After his death, the building staff tried to get Evans’ Will admitted to probate. But there was a problem: Evans had a nephew, his only living relative, and the nephew challenged the handwritten Will. Unfortunately, New York law only recognizes the validity of holographic Wills in very limited circumstances, and Evans’ circumstances didn’t qualify.

As a result, the nephew’s challenge was accepted by the probate court, although the court has given the staff an opportunity to search Evans’ apartment to find a valid, formal Will. If they can’t, then the property Evans thought he was leaving to them will go instead to his nephew.

But Isn’t California Law Different?

Would the result be any different under California law? Maybe. California generally recognizes holographic Wills as a legitimate alternative to formal Wills. So, assuming Evans had lived in California and that there were no other problems with his Will, a court would have been much more likely to accept the Will and distribute his property accordingly.

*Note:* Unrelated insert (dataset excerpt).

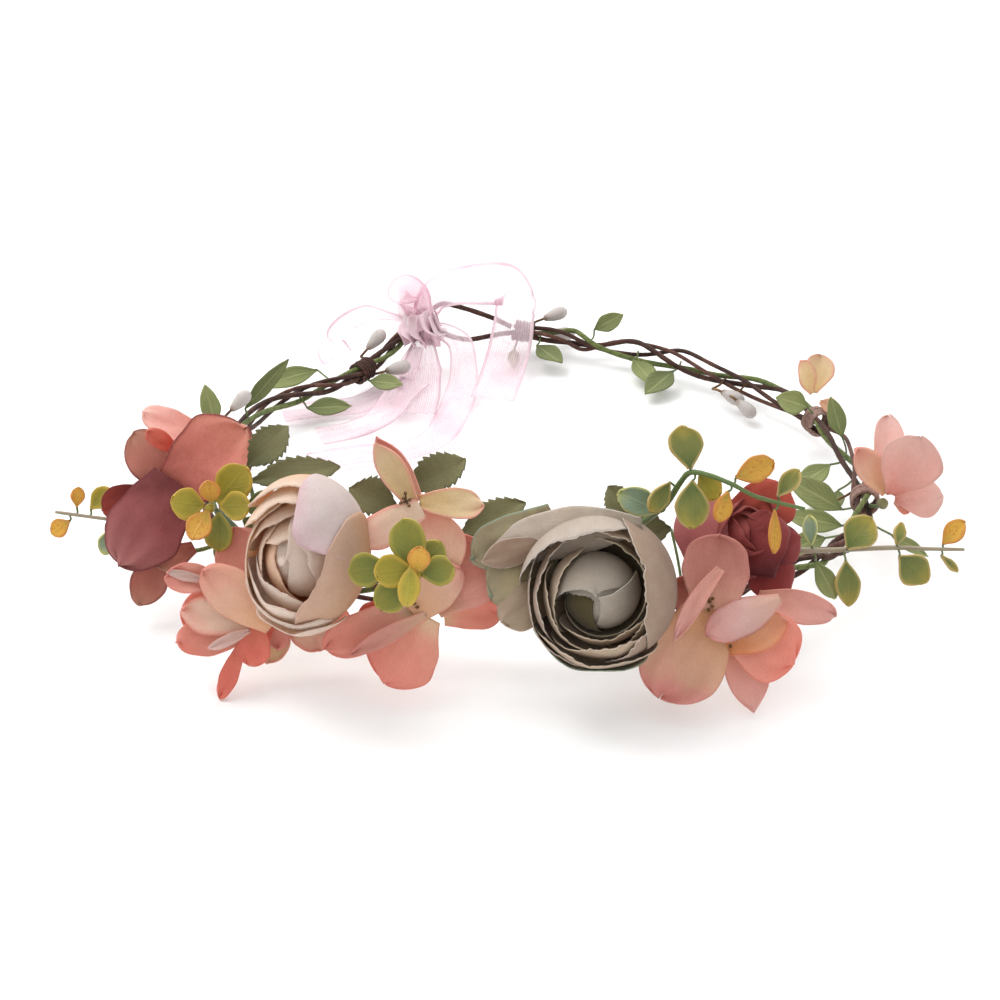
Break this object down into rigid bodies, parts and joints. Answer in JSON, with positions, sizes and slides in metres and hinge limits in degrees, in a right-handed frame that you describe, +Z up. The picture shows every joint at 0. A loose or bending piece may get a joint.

But that second assumption we just made is critical—that there were no other problems with Evans’ Will. Although holographic Wills aren’t subject to all the same formalities as formal Wills, they still must satisfy certain requirements to be valid.

For example, a holographic Will still has to exhibit testamentary intent, and the person making the Will still must have had testamentary capacity when he or she made it. Otherwise, the Will would still fail.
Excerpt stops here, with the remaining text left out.